Consider what the Bush administration did to U.S. soldiers on the eve of the U.S. invasion of Iraq. Bush and his people, many of whom had avoided the draft during the Vietnam War, knew that many soldiers had serious misgivings about invading Iraq. After all, neither the Iraqi people nor the Iraqi government had ever attacked the United States. In this war, U.S. soldiers were going to be the aggressors.
But American soldiers don’t like looking at themselves as aggressors. They like seeing themselves as defenders, as in defending America from attack or defending our rights and freedoms. That’s why many of them signed up after 9/11.
On the eve of the Iraq invasion, I read a newspaper article that described a Catholic soldier who was in deep consternation about whether he could kill any Iraqi, including Iraqi troops. The soldier was afraid that he would be committing a mortal sin under Catholic doctrine. I was stunned to read that a chaplain assured him that he could kill Iraqis with a clear conscience because he had the right to place his trust in his commander in chief.
What the chaplain was referring to were the pronouncements by President George W. Bush and his cohorts that said that Iraqi President Saddam Hussein was preparing to unleash a WMD attack on the United States, one that would entail the “mushroom clouds” that come with nuclear explosions.
Why was Bush saying that? Two reasons: He wanted to make it emotionally and psychologically easier for his troops to kill Iraqis and, two, he wanted Americans to support the invasion. Since Iraq was supposedly preparing to attack the United States with WMDs, the idea was that U.S. soldiers could now consider themselves defenders rather than aggressors. They could kill Iraqis under the belief that they were protecting America from an imminent WMD attack. And the American people could, in good conscience, “support the troops” as they invaded Iraq and began killing people (and maiming, incarcerating, and torturing them).

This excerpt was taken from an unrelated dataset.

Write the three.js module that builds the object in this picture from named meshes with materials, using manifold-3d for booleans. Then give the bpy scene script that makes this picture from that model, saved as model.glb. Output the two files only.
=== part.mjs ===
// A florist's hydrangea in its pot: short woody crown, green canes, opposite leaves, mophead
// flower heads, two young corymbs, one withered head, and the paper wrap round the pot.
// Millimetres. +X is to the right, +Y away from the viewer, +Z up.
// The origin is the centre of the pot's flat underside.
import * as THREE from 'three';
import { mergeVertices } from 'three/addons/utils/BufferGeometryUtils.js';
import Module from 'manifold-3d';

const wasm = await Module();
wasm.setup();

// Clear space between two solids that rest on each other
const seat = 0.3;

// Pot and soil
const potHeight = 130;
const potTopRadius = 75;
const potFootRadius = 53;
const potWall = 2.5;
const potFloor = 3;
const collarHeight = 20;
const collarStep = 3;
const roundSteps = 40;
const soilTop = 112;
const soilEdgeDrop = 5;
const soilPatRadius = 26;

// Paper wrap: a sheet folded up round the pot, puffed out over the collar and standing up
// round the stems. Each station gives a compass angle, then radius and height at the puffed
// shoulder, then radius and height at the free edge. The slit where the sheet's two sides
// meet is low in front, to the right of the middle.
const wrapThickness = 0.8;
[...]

Bush’s strategy was highly effective. In the run-up to the invasion, I recall people saying, “The president has access to information that we don’t have. We have to place our trust in him.”
Neither the troops nor the president’s supporters wanted to believe that the president would lie to them as a way to get them to kill people and to garner support for the invasion. The mindset was: That’s what foreign officials do, not U.S. officials.

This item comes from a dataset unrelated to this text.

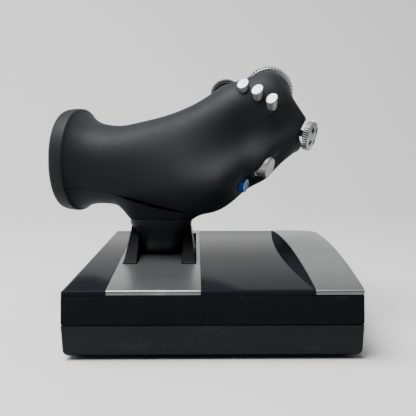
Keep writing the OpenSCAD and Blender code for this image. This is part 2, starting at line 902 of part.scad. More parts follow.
module grip_lower_shell() {
    color("#2e3033")
        resize([0, 0, 0])
            difference() {
                union() {
                    grip_band(false, 20, 0, grip_wall);
                    difference() {
                        funnel(36);
                        grip_solid(grip_wall / 2, 36);
                        grip_band(true, 26, -9, grip_wall + 0.3);
                    }
                    intersection() {
                        grip_solid(0.3, 36);
                        for (p = grip_screw_at)
                            translate([p[0], p[1], 50])
                                cylinder(r = 4.4, h = grip_split_z - 50, $fn = 24);
                    }
                }
                box([lever_x - 17.1, -3.1, 40], [lever_x + 17.1, 23.1, column_top]);
                for (s = [-1, 1])
                    box([lever_x + s * (fin_out - fin_t / 2) - fin_t / 2 - 0.1, -0.1, 40],
                        [lever_x + s * (fin_out - fin_t / 2) + fin_t / 2 + 0.1, 26, 56]);
                box([lever_x - 14, -5, 40], [lever_x + 14, 24.5, 56.05]);
                for (s = [-1, 1])
                    translate([lever_x + s * column_screw_dx, column_y, 60]) {
                        cylinder(r = 1.6, h = 20, $fn = 24);
                        translate([0, 0, 7.4])
                            cylinder(r = 3.2, h = 12, $fn = 24);
                    }
                translate([lever_x, column_y + 4, 50])
                    cylinder(r = 4, h = 20, $fn = 24);
                for (p = grip_screw_at)
                    translate([p[0], p[1], 40]) {
                        cylinder(r = 1.6, h = 60, $fn = 24);
                        cylinder(r = 3.1, h = p[2] + 6 - 40, $fn = 24);
                    }
                for (b = [BUTTONS[3], BUTTONS[4]])
                    at(b)
                        translate([0, 0, board_top(b) - 4])
                            cylinder(r = b[3] + 2.9, h = 30, $fn = 32);
                at(HAT) {
                    translate([0, 0, -26])
                        cylinder(r = 9.9, h = 40, $fn = 32);
                    translate([0, 0, -6.5])
                        cylinder(r = 16, h = 20, $fn = 40);
                }
            }
}

module grip_screws() {
    color("dimgray")
        for (p = grip_screw_at)
            screw_from_below([p[0], p[1], p[2] + 6], 1.4, grip_split_z + 8 - p[2] - 6, 2.8, 2);
}

module button(b, tint) {
    color(tint)
        at(b) {
            translate([0, 0, -b[4]])
                cylinder(r = b[3], h = b[4]);
            translate([0, 0, -b[4] - flange_h])
                cylinder(r = b[3] + 0.8, h = flange_h + e);
        }
}

module blue_button() {
    b = BUTTONS[4];
    color("#0a4fa0")
        at(b) {
            difference() {
                translate([0, 0, -b[4]])
                    cylinder(r = b[3], h = b[4]);
                for (i = [0:7])
                    rotate(i * 45)
                        translate([b[3] + 0.5, 0, -3.2])
                            cylinder(r = 1, h = 5, $fn = 16);
            }
            translate([0, 0, -b[4] - flange_h])
                cylinder(r = b[3] + 0.8, h = flange_h + e);
        }
}

module button_switches() {
    for (b = BUTTONS)
        at(b) {
            color("#202020")
                translate([-3, -3, board_top(b)])
                    cube([6, 6, switch_h]);
            color("silver")
                translate([0, 0, board_top(b) + switch_h - e])
                    cylinder(r = 1.7, h = plunger_h + e);
        }
}

module button_boards() {
    color("darkgreen")
        for (b = BUTTONS)
            at(b)
                translate([0, 0, board_top(b) - board_t])
                    cylinder(r = b[3] + 0.9, h = board_t);
}

// Knurled disc: two radii alternating around the rim
module knurled(r, n, h, depth) {
    linear_extrude(h)
        polygon([
            for (i = [0:n - 1], k = [0:3])
                let (radius = k < 2 ? r : r - depth, a = (i + k * 0.25) * 360 / n)
                [radius * cos(a), radius * sin(a)]
        ]);
}

module hat_cap() {
    color("silver")
        at(HAT) {
            translate([0, 0, -4.6])
                knurled(hat_r, 36, 3.6, 0.5);
            translate([0, 0, -1.05])
                cylinder(r1 = hat_r - 0.8, r2 = hat_r - 2.2, h = 1.05, $fn = 64);
            translate([0, 0, hat_pivot])
                cylinder(r = 2, h = -hat_pivot - 4.5);
            translate([0, 0, hat_pivot])
                sphere(r = 2.25);
            for (s = [-1, 1])
                translate([0, 0, hat_pivot])
                    rotate([s * 90, 0, 0])
                        cylinder(r = 0.6, h = 3.9, $fn = 24);
        }
}

module hat_gimbal_ring() {
    color("#3a3c40")
        at(HAT)
            translate([0, 0, hat_pivot]) {
                difference() {
                    translate([0, 0, -1.2])
                        cylinder(r = 4.1, h = 2.4);
                    translate([0, 0, -2])
                        cylinder(r = 2.35, h = 4);
                    rotate([90, 0, 0])
                        translate([0, 0, -6])
                            cylinder(r = 0.65, h = 12, $fn = 24);
                }
                for (s = [-1, 1])
                    rotate([0, s * 90, 0])
                        translate([0, 0, 3.6])
                            cylinder(r = 0.6, h = 1.9, $fn = 24);
            }
}

module hat_housing() {
    color("#202020")
        at(HAT)
            difference() {
                translate([0, 0, -21])
                    cylinder(r = 7, h = 10);
                translate([0, 0, -17.5])
                    cylinder(r = 4.7, h = 8);
                translate([0, 0, hat_pivot])
                    rotate([0, 90, 0])
                        translate([0, 0, -5.8])
                            cylinder(r = 0.65, h = 11.6, $fn = 24);
            }
}

module dial_wheel() {
    color("silver")
        at(DIAL)
            difference() {
                union() {
                    translate([0, 0, -dial_h])
                        knurled(dial_r, 60, dial_h - 0.8, 0.5);
                    translate([0, 0, -0.85])
                        cylinder(r1 = dial_r - 0.8, r2 = dial_r - 1.8, h = 0.85, $fn = 64);
                    translate([0, 0, -13])
                        cylinder(r = 1.5, h = 12);
                }
                difference() {
                    translate([0, 0, -dial_h - 1])
                        cylinder(r = 7, h = dial_h - 0.8);
                    translate([0, 0, -dial_h - 2])
                        cylinder(r = 1.5, h = dial_h + 1);
                }
            }
}

module dial_encoder() {
    color("seagreen")
        at(DIAL)
            difference() {
                union() {
                    translate([-6, -6, -15])
                        cube([12, 12, 15 - dial_h - 2.5]);
                    translate([0, 0, -8])
                        cylinder(r = 3.5, h = 5);
                }
                translate([0, 0, -14])
                    cylinder(r = 1.55, h = 14);
            }
}

module dial_nut() {
    color("silver")
        at(DIAL)
            translate([0, 0, -dial_h - 0.5])
                difference() {
                    cylinder(r = 5.4, h = 1.5, $fn = 6);
                    translate([0, 0, -1])
                        cylinder(r = 3.5, h = 4);
                }
}

base_upper_shell();
base_lower_shell();
lever_strip();
side_strip();
rubber_feet();
case_screws();
base_weight();
weight_screws();
main_board();
board_chips();
board_screws();
link_socket();
guide_rod(-1);  // guide_rod_left
guide_rod(1);  // guide_rod_right
rod_clamp(clamp_y[0]);  // rod_clamp_front
rod_clamp(clamp_y[1]);  // rod_clamp_rear
clamp_screws();
stop_pads();
sensor_bracket();
bracket_screws();
lever_sensor();
sensor_nut();
sensor_pinion();
lever_carriage();
guide_bushes();
friction_pads();
friction_springs();
friction_plugs();
lever_rack();
rack_screws();
lever_column();
carriage_screws();
column_screws();
grip_top_shell();
grip_lower_shell();
grip_screws();
button(BUTTONS[0], "silver");  // small_button_left
button(BUTTONS[1], "silver");  // small_button_middle
button(BUTTONS[2], "silver");  // small_button_right
button(BUTTONS[3], "silver");  // silver_button
blue_button();
button(BUTTONS[5], "silver");  // index_button
button_switches();
button_boards();
hat_cap();
hat_gimbal_ring();
hat_housing();
dial_wheel();
dial_encoder();
dial_nut();
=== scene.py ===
"""Flight throttle unit: looks of its casing, lever, grip and controls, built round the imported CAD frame."""

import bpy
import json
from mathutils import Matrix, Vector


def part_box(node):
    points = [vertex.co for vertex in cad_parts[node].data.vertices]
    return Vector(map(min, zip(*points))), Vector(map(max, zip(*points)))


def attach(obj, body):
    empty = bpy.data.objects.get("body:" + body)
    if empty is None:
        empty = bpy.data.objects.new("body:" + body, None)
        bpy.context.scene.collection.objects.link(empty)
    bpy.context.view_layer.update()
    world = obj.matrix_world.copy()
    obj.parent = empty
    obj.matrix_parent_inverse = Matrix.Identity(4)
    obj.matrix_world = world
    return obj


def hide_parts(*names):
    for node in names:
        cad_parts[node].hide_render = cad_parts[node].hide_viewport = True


bl_info = {
    "name": "Flight Throttle Unit",
    "version": (1, 0, 0),
    "blender": (4, 5, 0),
    "location": "View3D > Sidebar > Throttle",
    "description": "Builds the casing, lever, grip, controls and finishes of a sliding flight throttle",
    "category": "Object",
}

import json
import math

import bmesh
import bpy
from bpy.props import FloatProperty, FloatVectorProperty, IntProperty, PointerProperty
from mathutils import Matrix, Vector

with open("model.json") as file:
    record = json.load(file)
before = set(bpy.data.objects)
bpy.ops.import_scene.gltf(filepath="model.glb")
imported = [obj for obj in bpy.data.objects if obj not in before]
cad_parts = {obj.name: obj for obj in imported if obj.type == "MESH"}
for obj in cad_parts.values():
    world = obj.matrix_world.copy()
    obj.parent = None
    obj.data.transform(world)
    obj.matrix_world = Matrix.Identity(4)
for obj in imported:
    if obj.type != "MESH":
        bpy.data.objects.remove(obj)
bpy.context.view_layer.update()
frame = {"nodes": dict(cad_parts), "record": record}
MM = 0.001


# ---------------------------------------------------------------- sizes, partly read from the frame

def low(node):
    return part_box(node)[0] / MM


def high(node):
    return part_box(node)[1] / MM


def middle(node):
    return (low(node) + high(node)) / 2


HALF_W = high("base_lower_shell").x
HALF_D = high("base_lower_shell").y
SEAM_Z = high("base_lower_shell").z
FLOOR_Z = low("base_lower_shell").z
DECK_Z = high("lever_strip").z - 0.1
ARCH_RISE = high("side_strip").z - DECK_Z
STRIP_X = (low("lever_strip").x, high("lever_strip").x)
LEVER_X = middle("lever_column").x
FIN_OUT = high("lever_column").x - LEVER_X
FIN_T = 7.4
SLOT_Y = (-29.0, 86.3)
CORNER_R = 22.0
REAR_LEFT_X = -HALF_W + 9.5
SIDE_EDGE = (51.0, 46.6)
PORT_X, PORT_Z, PORT_R = 40, 18, 7.2
LIP_DROP = 2.7
# Recesses in the underside: radius, depth
FOOT_RECESS = (6.3, 0.9)
SCREW_RECESS = (3.3, 6.4)


# ---------------------------------------------------------------- properties

class ThrottleBaseSizes(bpy.types.PropertyGroup):
    """Edges and grooves of the base"""

    edge_round: FloatProperty(
        name="Deck edge round",
        description="Radius along the deck's outer edge, in millimetres",
        default=1.5)
    foot_round: FloatProperty(
        name="Foot edge round",
        description="Radius along the underside's outer edge, in millimetres",
        default=4.0)
    groove: FloatProperty(
        name="Groove",
        description="Width of the groove under the deck's edge, in millimetres",
        default=0.35)
    strip_round: FloatProperty(
        name="Strip edge round",
        description="Radius along the silver strips' edges, in millimetres",
        default=0.35)
    fillet: FloatProperty(
        name="Fillet",
        description="Width of the sweep beside the right strip, per unit of its height",
        default=1.2)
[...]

And it’s not as if there wasn’t circumstantial evidence of Bush’s duplicity. For example, recall the brutal sanctions that the U.S. government had been enforcing against Iraq for more than ten years. U.S. officials had made it clear that those sanctions, which had killed hundreds of thousands of Iraqi children, were being enforced with one purpose: to oust Saddam Hussein, who had previously been a partner of the U.S. government, from power and install a pro-U.S. ruler in his stead.
It just didn’t occur to the troops or to many Americans that U.S. officials were using 9/11 and the false prospect of a WMD attack on Iraq to fulfill what they had failed to achieve with more than ten years of sanctions (and hundreds of thousands of Iraqi children’s deaths).

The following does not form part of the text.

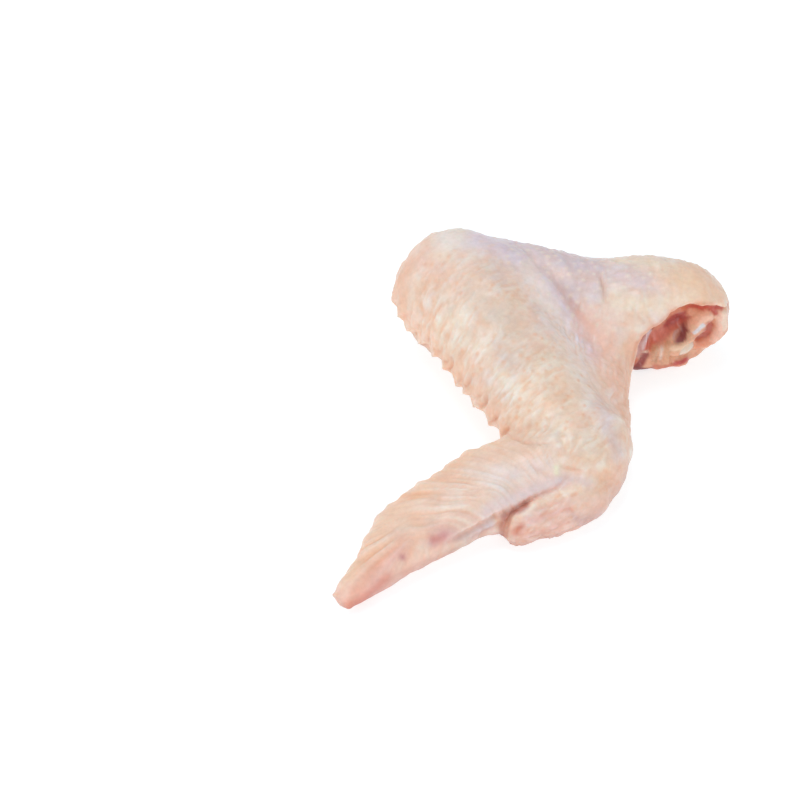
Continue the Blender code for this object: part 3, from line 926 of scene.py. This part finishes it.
def shift_skin(surface):
    """Moves the web's skin off the cut's left side, and the places that lie aside."""
    right, up, out = in_cut(surface.points)
    share = smoothstep(-17, -12.5, right) * (1 - smoothstep(-11, -9.5, right))
    share *= smoothstep(-11, -8, up) * (1 - smoothstep(3, 7, up)) * smoothstep(-5, -3, out)
    points = surface.points - WEB_SHIFT * share[:, None] * CUT_RIGHT
    for middle, reach, move in SHIFTS:
        apart = np.linalg.norm(surface.points - np.array(middle), axis=1)
        points += bell(apart, reach)[:, None] * np.array(move)
    surface.write(points)


def blend(colours, colour, weight):
    """Moves each place's colour towards one colour, as far as its weight says."""
    colours += weight[:, None] * (linear(colour) - colours)


def tint(colours, change, weight):
    """Makes each place lighter or darker by shares of its red, green and blue."""
    colours *= 1 + weight[:, None] * np.array(change)


def mottled_colours(surface, relief):
    """Each region's colour with its blotches, strokes and streaks."""
    points, shares = surface.points, relief["shares"]
    colours = sum(shares[name][:, None] * linear(REGION_COLOURS[name]) for name in REGIONS)
    strength_there = 1 - MOTTLE_FADE * (1 - surface.nearly_seen)
    for size, colour, seed, low, high, strength, on_hand in MOTTLES:
        weight = (strength + (on_hand - strength) * shares["hand"]) * strength_there
        blend(colours, colour, weight * smoothstep(low, high, noise(points, size, seed)))
    for colour, seed, strength in STROKES:
        blend(colours, colour, strength * strokes(points, seed) * shares["forearm"] * relief["calm"])
    blend(colours, STREAK, STREAK_STRENGTH * (hand_streaks(points) * shares["hand"]))
    return colours


def add_washes(colours, surface):
    """Soft patches of colour whose edges wander, among them painted highlights and painted shade."""
    points = surface.points
    pixels = surface.pixels + 3.0 * np.stack([noise(points, 5, 55), noise(points, 5, 56)], axis=1)
    for route, half_width, colour, strength in WASHES:
        found, apart, _ = beside_route(pixels, route, 2.6 * half_width)
        weight = strength * bell(apart, half_width) * surface.nearly_seen[found]
        colours[found] += weight[:, None] * (linear(colour) - colours[found])


def add_spots(colours, points, relief):
    """Orange specks on the raised spots of forearm, web and thumb, and pale ones on the upper arm."""
    shares, near = relief["shares"], relief["near spot"]
    speck = smoothstep(0.15, 0.95, near) * smoothstep(-0.5, 0.4, noise(points, 9, 59))
    speck *= shares["forearm"] + 0.5 * shares["web"] + 0.8 * shares["thumb"]
    blend(colours, ORANGE, ORANGE_STRENGTH * speck * relief["calm"])
    bump = smoothstep(0.08, 0.9, near) * (shares["upper arm"] + 0.5 * shares["web"])
    bump *= 1 - smoothstep(*BUMPS_END, limb_places(points, *REGIONS["upper arm"][:2])[0])
    blend(colours, GOOSE_BUMP, BUMP_STRENGTH * bump)


def skin_colours(surface, relief):
    points = surface.points
    colours = mottled_colours(surface, relief)
    add_washes(colours, surface)
    along, arc = round_forearm(points)
    edge = bell(arc, 5) * relief["shares"]["forearm"] * smoothstep(-20, -6, along)
    blend(colours, DEEP_PEACH, EDGE_STRENGTH * edge)

    # Painted highlights on the raised relief and painted shade in its hollows
    ridge = np.clip(relief["relief"] / 0.25, -1, 1.4)
    high, low = np.maximum(ridge, 0), np.maximum(-ridge, 0)
    colours *= 1 + high[:, None] * np.array(RIDGE_PAINTED_HIGHLIGHT) + low[:, None] * np.array(VALLEY_PAINTED_SHADE)
    colours *= (1 + 0.04 * noise(points, 2.2, 57) + 0.03 * noise(points, 4.5, 58))[:, None]
    add_spots(colours, points, relief)
    # Painted shade in the creases, darker in deeper ones
    tint(colours, CREASE_PAINTED_SHADE, relief["creases"])
    # Painted shade on the low skin that faces down to the table
    turned_down = 1 - smoothstep(*LOW_FACING, surface.normals[:, 2])
    tint(colours, LOW_PAINTED_SHADE, turned_down * (1 - smoothstep(*LOW_HEIGHT, points[:, 2])))
    blend(colours, SUNKEN, relief["sunk"])
    return np.clip(colours, 0, 1)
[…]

What went through the minds of U.S. troops who killed people in Iraq when everyone came to the realization that there was no imminent WMD attack or even any WMDs? Indeed, what went through their minds when they realized that Bush, the Pentagon, and the CIA weren’t apologizing for their mistake but instead doubling down with an extended occupation of the country, an occupation that entailed the continuous killing of more Iraqis, under the banner of “Operation Iraqi Freedom”?
Did the troops realize that they had been manipulated into killing people who had never attacked the United States? Did they realize that they were killing people simply as part of a regime-change operation carried out by the U.S. national-security establishment?
Bush, Vice-President Cheney, and the rest of their ilk obviously believed that if soldiers could be made to believe that they were killing people justifiably, everything would be fine from a mental or psychological perspective, even if their belief was based on false and deceptive representations. In other words, tell them a lie, convince them that it’s true, and when they discover the truth after they’ve killed people, they’ll be fine because at the time they killed people, they believed that they were justified in doing so. And then, during the occupation, tell them that they’re killing people to bring freedom to Iraq (for those who weren’t killed) and they’ll continue killing with a clear conscience.
Among the most fascinating justifications that Bush and his people inculcated into the minds of U.S. soldiers was that they were “defending our freedoms” here at home when they killed people in Iraq. In fact, much of the praise that Americans heap on Iraq War veterans today is phrased in that way: “Thank you for your service.” When you ask people what they mean by that, they say, “The troops in Iraq were defending our freedoms.”
But the reality was that neither the Iraqi people nor the Iraqi government was ever threatening to take away the freedom of the American people. They were simply the victim of a violent military invasion, one that many of them resisted by force. When they shot back at the invaders and occupiers of their country, they were looked upon as the “bad guys” who were trying to take away our freedoms here at home. But the fact was that all they were doing was defending their country from an invader that had illegally invaded their country.
The human conscience is a powerful thing. While it seems as though pathological serial killers are able to kill people without any mental reservations or suffering, that clearly doesn’t apply to regular people. I would venture to say that most U.S. soldiers who invaded Iraq were regular people, not pathological murderers. That is, they were well-meaning people who thought they were serving our country and defending our freedoms when they signed up after 9/11.
Yet, notice the large number of U.S. soldiers who have returned from Iraq filled with anger, rage, frustration, violence, drug addiction, and alcoholism. Many of them have committed suicide. That’s because the human conscience is much more powerful than lies and deceptions that public officials placed in the minds of the troops.
But who wants to confront that reality? It’s easier to continue living the life of the lie, thanking the troops for their service and having them respond, “You’re welcome” than it is to confront the fact that the troops, under mindsets based on lies and deceptions fed to them by U.S. officials, killed people who they had no right to kill and then have had to live with the consequences of their actions.